15. Apparatus according to claim 14 wherein a derivative of the sensor output is produced by modulating a reference sound or pre-recorded audio.

16. Apparatus according to claim 14 or claim 15 wherein the hand-held device is elongate with the sensor being located at a first end of the device and the speaker being located adjacent a second end of the device, opposite the first end so as to direct sound to a holder of the hand-held device.

17. Apparatus according to any of claims 1 to 13 wherein the transducer is a vibration mechanism which produces haptic output.

18. Apparatus according to claim 17 wherein a derivative of the sensor output is produced by modulating a reference vibration pattern.

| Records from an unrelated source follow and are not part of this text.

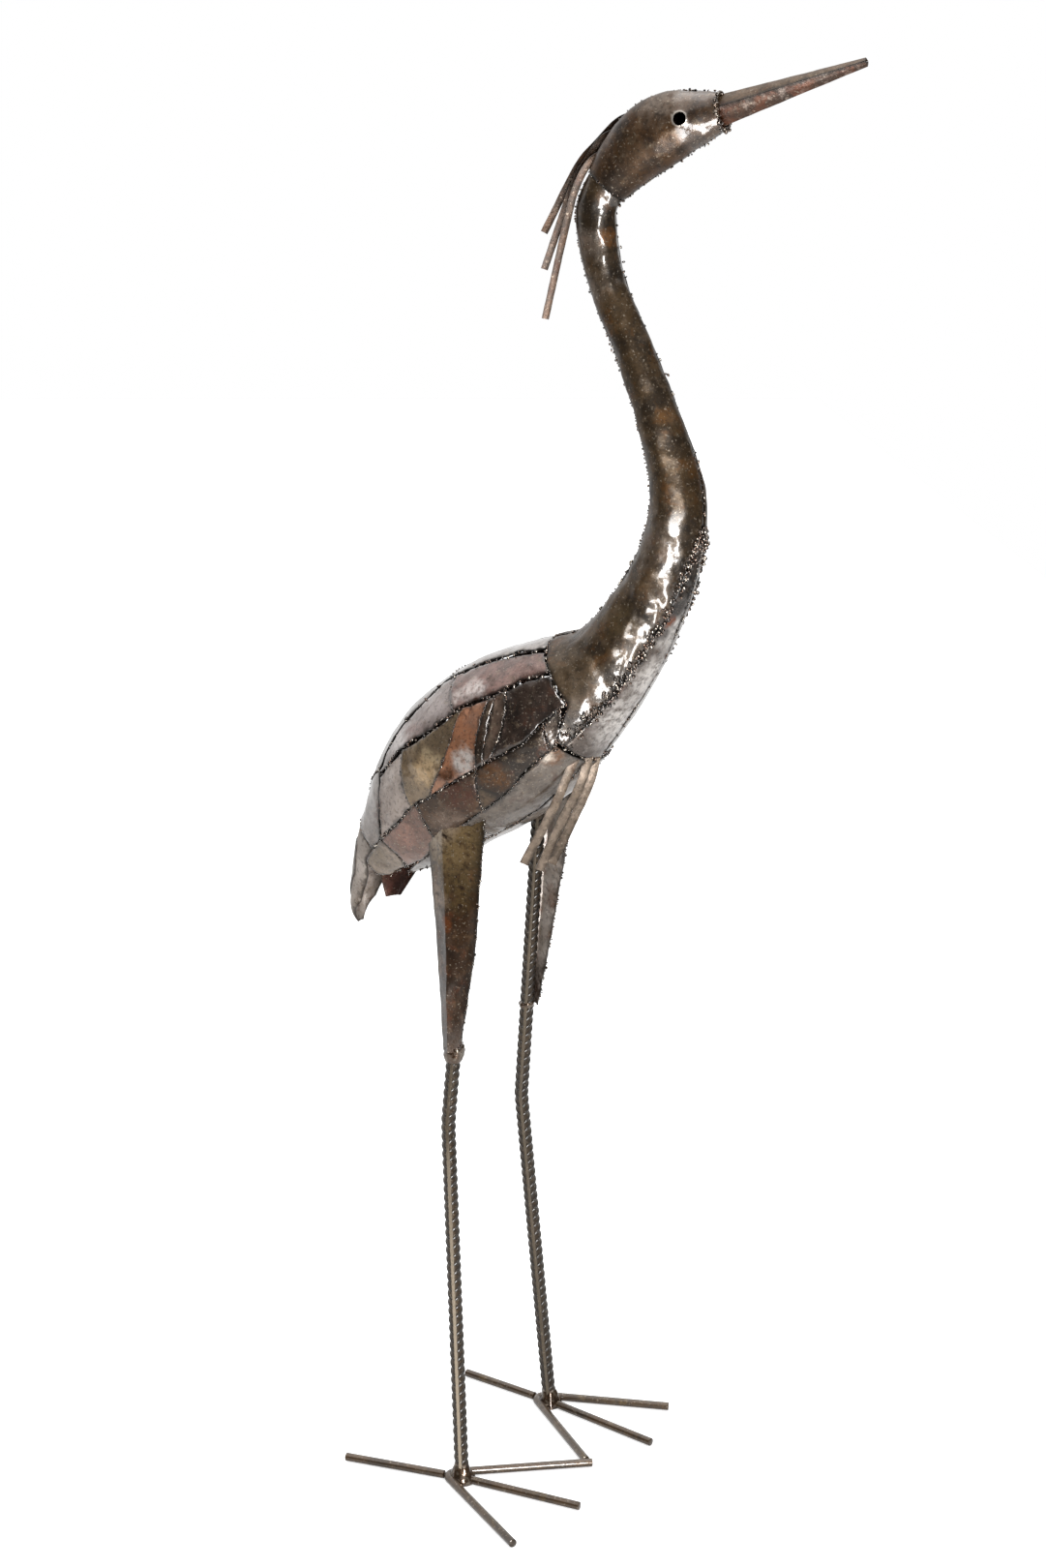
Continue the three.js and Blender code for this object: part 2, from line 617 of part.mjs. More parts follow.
function addSide(name, sign, plates, leg, thighSections) {
  add(headGroup, `head_${name}_half`, headHalf(sign), STEEL.brown);
  add(neckGroup, `neck_${name}_half`, neckHalf(sign), STEEL.brown);
  add(neckGroup, `breast_${name}_plate`, breastPlate(sign), STEEL.grey);
  const present = Object.entries(plates).filter(([, outline]) => outline);
  present.forEach(([plateName, outline], index) => {
    const color = PLATE_COLORS[index % PLATE_COLORS.length];
    add(bodyGroup, `${name}_${plateName}`, sidePlate(outline, sign), color);
  });
  const legGroup = assembly(...leg.foot);
  add(legGroup, `${name}_thigh_sheet`, thigh(thighSections, leg, sign), STEEL.dark);
  add(legGroup, `${name}_leg_bar`, legBar(leg), STEEL.bar, 0.4);
  Object.entries(foot(leg, sign)).forEach(([toeName, geometry]) => {
    add(legGroup, `${name}_${toeName}`, geometry, STEEL.bar, 0.4);
  });
}

addSide('right', -1, SIDE_PLATES, RIGHT_LEG, RIGHT_THIGH);
addSide('left', 1, LEFT_PLATES, LEFT_LEG, LEFT_THIGH);
add(headGroup, 'bill_upper_sheet', billHalf(1), STEEL.grey);
add(headGroup, 'bill_lower_sheet', billHalf(-1), STEEL.copper);
CREST.forEach((shape, index) => {
  add(headGroup, `crest_strip_${index + 1}`, strip(shape, STRIP_WIDTH, headCutter), STEEL.brown);
});
add(bodyGroup, 'keel_plate', keelPlate(), STEEL.grey);
BREAST_PLUMES.forEach((shape, index) => {
  const geometry = strip(shape, PLUME_WIDTH, bodyCutter);
  add(bodyGroup, `breast_plume_${index + 1}`, geometry, STEEL.grey);
});
add(bodyGroup, 'tail_blade', tailBlade(TAIL_BLADE, 8, 6), STEEL.grey);
add(bodyGroup, 'tail_covert', tailBlade(TAIL_COVERT, 5, 4), STEEL.grey);
add(bodyGroup, 'tail_scoop', scoop(), STEEL.dark);

export default bird;
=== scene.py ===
"""Heron garden statue, welded up from hammered scrap sheet steel and ribbed bar.

Sizes are in millimetres in the bird's own frame, whose origin lies on the floor midway
between the feet. They become metres in the model's frame when a mesh is made.
"""

import logging
import math
from dataclasses import dataclass, field, replace
from enum import Enum
from typing import Any, Callable, Sequence

import bpy
import numpy as np
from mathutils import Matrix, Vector, noise
from mathutils.bvhtree import BVHTree


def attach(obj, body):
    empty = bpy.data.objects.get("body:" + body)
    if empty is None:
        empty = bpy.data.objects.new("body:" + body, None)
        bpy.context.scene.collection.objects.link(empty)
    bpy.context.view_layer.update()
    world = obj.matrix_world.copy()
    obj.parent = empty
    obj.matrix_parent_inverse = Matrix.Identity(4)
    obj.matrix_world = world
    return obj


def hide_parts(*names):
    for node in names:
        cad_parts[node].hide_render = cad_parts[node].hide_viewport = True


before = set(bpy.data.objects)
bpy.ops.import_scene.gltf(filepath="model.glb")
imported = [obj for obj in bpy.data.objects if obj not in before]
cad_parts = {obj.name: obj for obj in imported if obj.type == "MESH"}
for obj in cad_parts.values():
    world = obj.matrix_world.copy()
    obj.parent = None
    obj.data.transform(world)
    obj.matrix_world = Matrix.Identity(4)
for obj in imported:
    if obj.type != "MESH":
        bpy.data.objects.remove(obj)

MM = 0.001
MIDDLE = np.array([86.1, -20.8, 0.0])  # origin of the model in the bird's frame
SHEET = 1.6  # thickness of the sheet steel
GRID = 2.4  # spacing of the points of a hammered sheet
NO_EDGE = 20.0  # distance to the edge where no welded edge is near
BODY = "root"
SIDES = (("right", -1), ("left", 1))
log = logging.getLogger("heron")

Array = np.ndarray
Point = tuple[float, float, float]
Outline = Callable[[Array, Array], tuple[Array, Array]]
Tree = bpy.types.NodeTree
Node = bpy.types.Node
Socket = bpy.types.NodeSocket
Object = bpy.types.Object


# ---------------------------------------------------------------- numbers and noise


def mix(a: float | Array, b: float | Array, u: Array) -> Array:
    """Value between a and b at u."""
    return a + (b - a) * u


def ripple(points: Array, size: float, seed: float) -> Array:
    """Smooth noise of about -1 to 1 at each point, its swells a size in mm wide."""
    values = [noise.noise(p) for p in (points.reshape(-1, 3) / size + seed).tolist()]
    return 1.5 * np.array(values).reshape(points.shape[:-1])


def dishes(points: Array, size: float, seed: float) -> Array:
    """Shallow round dishes side by side, a size in mm apart, as a ball hammer leaves them.

    Args:
        points: Array of points, in mm.
        size: Distance between blows, in mm.
        seed: Shift that gives another pattern.
    Returns:
        About -0.5 in the middle of a dish, up to 0.6 on the ridges between them.
    """
    near = [noise.voronoi(p)[0][0] for p in (points.reshape(-1, 3) / size + seed).tolist()]
    return 2.4 * np.array(near).reshape(points.shape[:-1]) ** 2 - 0.5


def seed_of(name: str) -> float:
    """Shift of the noise patterns that belongs to a piece's name."""
    return sum(i * ord(c) for i, c in enumerate(name, 1)) % 997 / 7.0


def cubic(rows: Sequence, t: Array) -> tuple[Array, Array]:
    """Smooth curve through rows of values.

    Args:
        rows: One row for each whole number of t.
        t: Places along the rows.
    Returns:
        Values and slopes at t.
    """
    values = np.array(rows, float)
    last = len(values) - 1
    t = np.clip(t, 0, last)
    i = np.minimum(t.astype(int), last - 1)
    w = (t - i)[..., None]
    padded = np.vstack([2 * values[:1] - values[1:2], values, 2 * values[-1:] - values[-2:-1]])
    a, b, c, d = (padded[i + k] for k in range(4))
    m, n = (c - a) / 2, (d - b) / 2
    cube, square = 2 * b - 2 * c + m + n, -3 * b + 3 * c - 2 * m - n
    return ((cube * w + square) * w + m) * w + b, (3 * cube * w + 2 * square) * w + m


def along_pairs(pairs: Sequence, at: Array) -> Array:
    """Value at some places of a broken line given as pairs of place and value."""
    return np.interp(at, *zip(*pairs))


def unit(vectors: Array) -> Array:
    """Vectors brought to length 1."""
    return vectors / (np.linalg.norm(vectors, axis=-1, keepdims=True) + 1e-9)


# ---------------------------------------------------------------- finishes


def linear(hex_color: str) -> tuple[float, float, float, float]:
    """Linear colour of an sRGB hex value."""
    parts = [int(hex_color[i : i + 2], 16) / 255 for i in (0, 2, 4)]
    return (*(c / 12.92 if c <= 0.04045 else ((c + 0.055) / 1.055) ** 2.4 for c in parts), 1.0)


def add_node(tree: Tree, kind: str, inputs: dict | Sequence = (), **settings: Any) -> Node:
    """Adds a node to a tree.

    Args:
        tree: Tree that gets the node.
        kind: Type name of the node, from which "ShaderNode" is left off.
        inputs: What the inputs get, in their order or by name or number: a value, a
            socket, or a node for the first of its outputs that is in use.
        settings: Properties of the node.
    Returns:
        The node.
    """
    node = tree.nodes.new(kind if "Node" in kind else f"ShaderNode{kind}")
    for name, value in settings.items():
        setattr(node, name, value)
    for key, value in inputs.items() if isinstance(inputs, dict) else enumerate(inputs):
        if isinstance(value, Node):
            value = next(out for out in value.outputs if out.enabled)
        if isinstance(value, Socket):
            tree.links.new(value, node.inputs[key])
        else:
            node.inputs[key].default_value = value
    return node


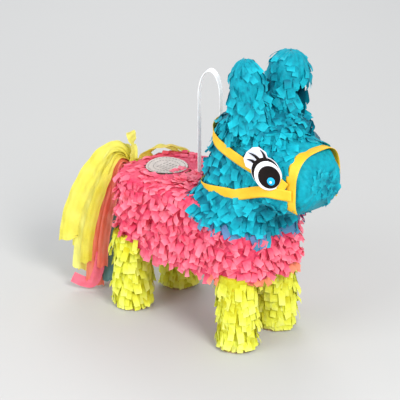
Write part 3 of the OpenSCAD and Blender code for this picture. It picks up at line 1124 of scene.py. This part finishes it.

19. Apparatus according to claim 17 or claim 18 wherein the vibration mechanism is located in the hand-held device adjacent a hand grip of the hand-held device whereby vibration can be conveyed to a holder of the hand-held device.

20. Apparatus according to any of claims 1 to 13 wherein the transducer is a lighting mechanism which produces visual output.

21. Apparatus according to claim 20 wherein a derivative of the sensor output is produced by modulating a reference lighting pattern.

22. Apparatus according to claim 20 or claim 21 wherein the lighting mechanism is located in the hand-held device and wherein the housing of the hand-held device is at least partially transparent whereby visual output can pass through that transparent housing.

23. Apparatus according to any preceding claim comprising multiple transducers configured to produce at least two types of auditory, haptic or visual output.

24. A mobile device configured to receive a signal from an external device indicative of a sensed environment or a derivative thereof, and to produce corresponding auditory, haptic or visual output based thereon.

25 A mobile device comprising wherein the transducer is either a speaker which produces auditory output, a vibration mechanism which produces haptic output or a lighting mechanism which produces visual output, all by modulating a reference sound or pre-recorded audio, a reference vibration pattern or a reference lighting pattern respectively.